Interview de Jocelyn Raude, sociologue à l'EHESP « Nous sommes tous des nutritionnistes profanes »
Alors que les cas de toxi-infections sont de plus en plus rares, nous enregistrons un niveau de peurs alimentaires inégalé.
Le sociologue Jocelyn Raude apporte quelques éléments de lecture.

Comment naissent les peurs alimentaires ?
Jocelyn Raude - Les crises alimentaires ont toujours existé. Elles sont observées et documentées dès l’antiquité et jusqu’au siècle dernier. Il nous faut cependant prendre en compte un facteur psychologique important : on a surtout peur de ce que l’on ne connaît pas. Si, jusqu’aux années quarante, la majorité de la population active était constituée d’agriculteurs qui produisaient leur alimentation, l’urbanisation et l’industrialisation ont radicalement changé notre rapport à l’alimentation. Nous avons vu à cette occasion se multiplier les rumeurs de fraudes ou d’empoisonnement... Aujourd’hui, alors que les cas de toxi-infections sont de plus en plus rares, nous enregistrons un niveau de peurs alimentaires inégalé. Le Syndrome de la tache sur la robe blanche apporte une bonne explication. Au fur et à mesure qu’on sécurise une activité ou un produit, le risque résiduel devient de plus en plus visible, et il est de moins en moins accepté. C’est le paradoxe de la modernité alimentaire.
Sommes-nous tous des nutritionnistes en herbe ?
J. R. - Nous sommes tous des nutritionnistes profanes dans la mesure où nous acquérons au cours de notre vie un ensemble de croyances alimentaires et de croyances nutritionnelles. Ces croyances se développent à partir de deux sources d’information : notre réseau personnel et l’espace public médiatique. Les théories nutritionnelles que nous construisons peuvent cependant être déconnectées des réalités scientifiques car elles résultent d’une forme de bricolage. Depuis une dizaine d’années, nous assistons à l’émergence de nouvelles phobies alimentaires qui touchent notamment le lait et les produits laitiers. Il ne faudrait toutefois pas réduire ce phénomène à l’existence de pro- et d’anti-lait. Il existe plutôt une gradation, un continuum, dans les attitudes ou la méfiance face aux aliments. Ces attitudes se rapprochent de celles observées vis-à-vis de la vaccination. Sur les questions nutritionnelles, les profanes font appel à des simplifications, des méthodes de pensée rapide pour catégoriser les produits en sains et malsains. Elles reposent notamment sur deux critères : d’une part, la nature végétale ou animale des produits, d’autre part, le degré de transformation des produits. Les produits végétaux peu transformés sont presque toujours considérés comme plus sains que les produits animaux industrialisés.

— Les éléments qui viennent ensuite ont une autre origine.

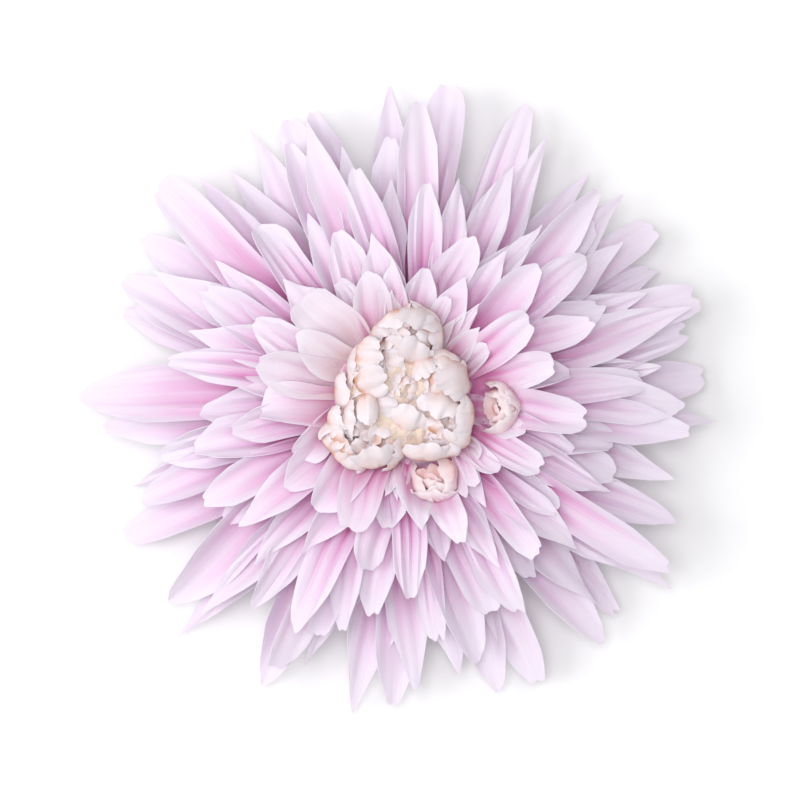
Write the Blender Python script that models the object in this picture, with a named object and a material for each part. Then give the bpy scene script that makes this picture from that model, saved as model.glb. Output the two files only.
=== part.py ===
"""Chrysanthemum flower: one picked bloom without its stem, lying face up on the flat cut of its stalk.

Metres, +Z up. The cut is centred on the origin at Z = 0 and the bloom's axis is +Z. Seen from above, +X is to
the right and +Y is up. Sizes below are in millimetres and angles in degrees, and the last step turns them
into metres.

Pieces: ray_petals (all the pink blades and two small rosettes, grown from one domed head), centre_florets
(the cream tufts in the middle, grown from the head's crown) and calyx (the green cup of bracts underneath).
"""

import math
import random

import bmesh
import bpy
from mathutils import Vector

MM = 0.001
SEED = 2027
TURN = 360.0

# The whole bloom
PETAL_THICKNESS = 0.8
FLORET_THICKNESS = 0.9
PIECE_GAP = 0.3
TUFT_ROOM = 0.9
PETAL_CLEARANCE = 0.85
WIDEST = 0.66
LOWEST_PETAL = 1.3

# Head: profile of the domed receptacle the pink petals grow from, as radius and height
HEAD_PROFILE = (
    (0.0, 6.8),
    (8.2, 6.8),
    (12.2, 8.4),
    (13.4, 10.6),
    (13.4, 14.0),
    (12.6, 17.2),
    (10.6, 19.4),
    (7.4, 18.6),
    (4.6, 16.9),
    (0.0, 17.0),
)
HEAD_SIDES = 14
ROOT_DEPTH = 5.0
ROOT_LEVEL = 0.6

# Crown: the smaller dome the cream florets grow from
CROWN_PROFILE = (
    (0.0, 17.3),
    (4.2, 17.3),
    (7.6, 19.6),
    (9.0, 21.0),
    (9.0, 22.2),
    (5.6, 23.6),
    (0.0, 24.1),
)
CROWN_SIDES = 16

# The funnel that parts cream from pink: all pink stays below it and all cream above it
FUNNEL_START_R = 5.0
FUNNEL_START_Z = 17.5
FUNNEL_SLOPE = 0.55

# Calyx: profile of the cup under the head
CALYX_PROFILE = ((0.0, 0.0), (3.6, 0.0), (3.8, 0.9), (4.3, 2.0), (6.2, 3.6), (8.2, 5.3), (8.6, 6.3), (0.0, 6.5))
CALYX_SIDES = 24
BRACT_ROWS = 3
BRACTS_IN_ROW = 9
BRACT_LENGTH = 6.6
BRACT_WIDTH = 4.2
BRACT_THICKNESS = 0.9
BRACT_CEILING = 6.4

# Whorls of blades from the outside in: root height, tip height, launch and finish slope, full width, cupping
WHORLS = {
    "under": (8.0, 3.0, 2.0, -8.0, 7.6, 0.10),
    "outer": (8.8, 4.0, 9.0, -14.0, 7.6, 0.16),
    "second": (10.0, 7.4, 17.0, -14.0, 7.5, 0.20),
    "third": (11.6, 11.2, 25.0, -12.0, 7.3, 0.22),
    "fourth": (13.0, 15.2, 33.0, -10.0, 7.0, 0.24),
    "fifth": (14.6, 19.0, 36.0, -6.0, 6.7, 0.24),
    "collar": (15.8, 20.8, 34.0, 10.0, 5.0, 0.26),
}

# Where each blade ends: the tip's azimuth and its reach from the axis. A third number is the blade's own
# width, and a fourth is how many degrees its tip has swung from its root.
OUTER_TIPS = (
    (3, 49.2),
    (12, 47.6),
    (19.5, 50.9),
    (27.5, 46.8),
    (34.5, 49.6),
    (42, 48.8),
    (50, 48.1),
    (66, 52.0),
    (82, 51.4),
    (91.5, 52.0),
    (107, 48.8),
    (112, 49.2),
    (120, 50.4),
    (126.5, 47.0),
    (133.5, 48.6),
    (141, 52.3),
    (148, 50.1),
    (158, 49.6),
    (163, 47.5),
    (183, 50.1),
    (186, 48.8),
    (197.5, 46.6),
    (208, 50.7),
    (220, 50.7, 9.0),
    (228, 53.6),
    (243.5, 52.3),
    (251, 46.3),
    (262, 53.0, 9.0),
    (268, 50.1),
    (281, 46.3),
    (288.5, 50.5),
    (296, 51.2),
    (309.5, 51.7),
    (315.5, 50.4),
    (324.5, 54.9),
    (344, 46.8),
    (356, 51.4),
)
SECOND_TIPS = (
    (6.3, 42.6),
    (17, 49.1, 8.2),
    (24.5, 43.5, 7.4),
    (35, 44.7, 6.8, 7),
    (44, 42.2, 7.4),
    (46, 46.2),
    (60, 48.8, 6.8, 4),
    (64.5, 41.9, 7.2),
    (86, 48.3),
    (93, 42.6),
    (103.5, 41.9),
    (109, 47.9),
    (115, 45.2),
    (139, 52.8, 8.4),
    (152, 45.5),
    (160.5, 45.7, 7.8),
    (179.5, 52.6, 10.4),
    (193, 40.5),
    (201.5, 46.0, 7.2),
    (227, 48.6),
    (234.5, 43.5, 7.2),
    (246, 48.4),
    (272, 48.8, 7.4),
    (286, 44.7),
    (313.5, 46.2, 9.4),
    (323.5, 46.3),
    (327, 51.7),
    (335, 48.8),
    (353.5, 47.1),
    (359.5, 45.8, 8.6),
)
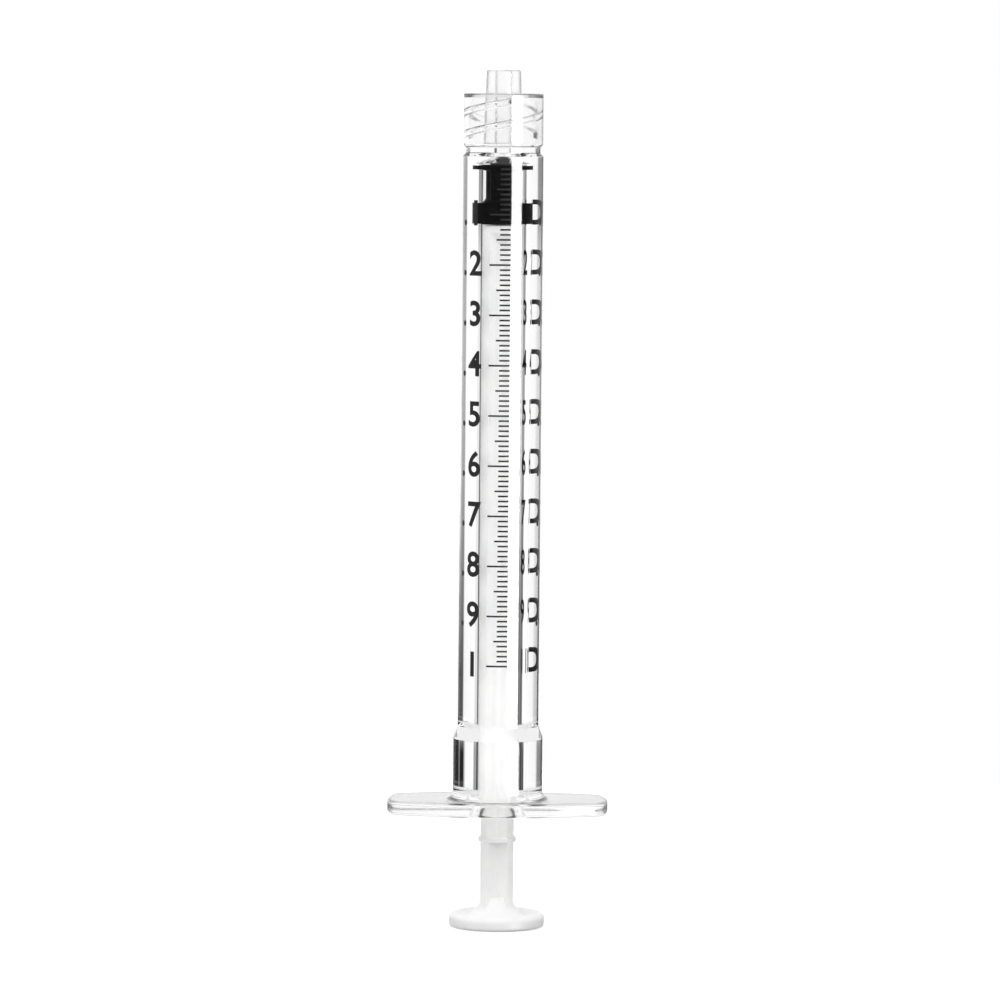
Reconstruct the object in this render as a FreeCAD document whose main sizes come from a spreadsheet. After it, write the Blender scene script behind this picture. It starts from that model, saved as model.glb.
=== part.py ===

Comment peut-on décrypter ces comportements et apporter des réponses adéquates ?
J. R. - Il y a une hypothèse de travail intéressante. Ce comportement est à mettre en regard de phénomène de construction identitaire qui, dans ce cas, se fait par opposition aux normes médicales et nutritionnelles dominantes, et à l’alimentation produite par l’industrie agroalimentaire. Nous remarquons depuis plusieurs décennies un recul significatif de la confiance dans les institutions, et les institutions médicales en font partie. Les nutritionnistes qui participent à ce discours normatif font eux aussi l’objet de critiques de la part de ces populations. L’idée qui se répand dans ces groupes est qu’on ne peut pas faire confiance à l’élite médicale, notamment les nutritionnistes, car ils sont corrompus par les groupes pharmaceutiques et agroalimentaires. Dans un contexte où la confiance est rompue, les croyances alternatives et les discours dénigrants s’installent plus facilement. Il nous faut comprendre l’émergence de ces phobies qui se construisent en opposition à un ordre établi. Une thèse a démarré sur cette thématique sous l’égide de l’EHESP et du Cniel. Elle devrait nous aider à mieux appréhender cette problématique qui affecte de plus en plus de consommateurs, et qui les détournent de produits qui peuvent s’avérer être essentiels pour la santé.
IDENTITÉ
Jocelyn Raude est sociologue, enseignant chercheur à l’École des hautes études de santé publique (EHESP). Ses thèmes de recherche touchent à l’épidémiologie et la nutrition profane, les stratégies de prévention et de promotion de la santé, les représentations, croyances et comportements alimentaires, les épidémies et maladies infectieuses émergentes et les déterminants psychosociologiques de la santé. Il connaît bien le monde des filières animales pour avoir longtemps travaillé sur la viande. Il a d’ailleurs été lauréat en 2008 du prix « Animaux, aliments et société » de l’Académie vétérinaire de France.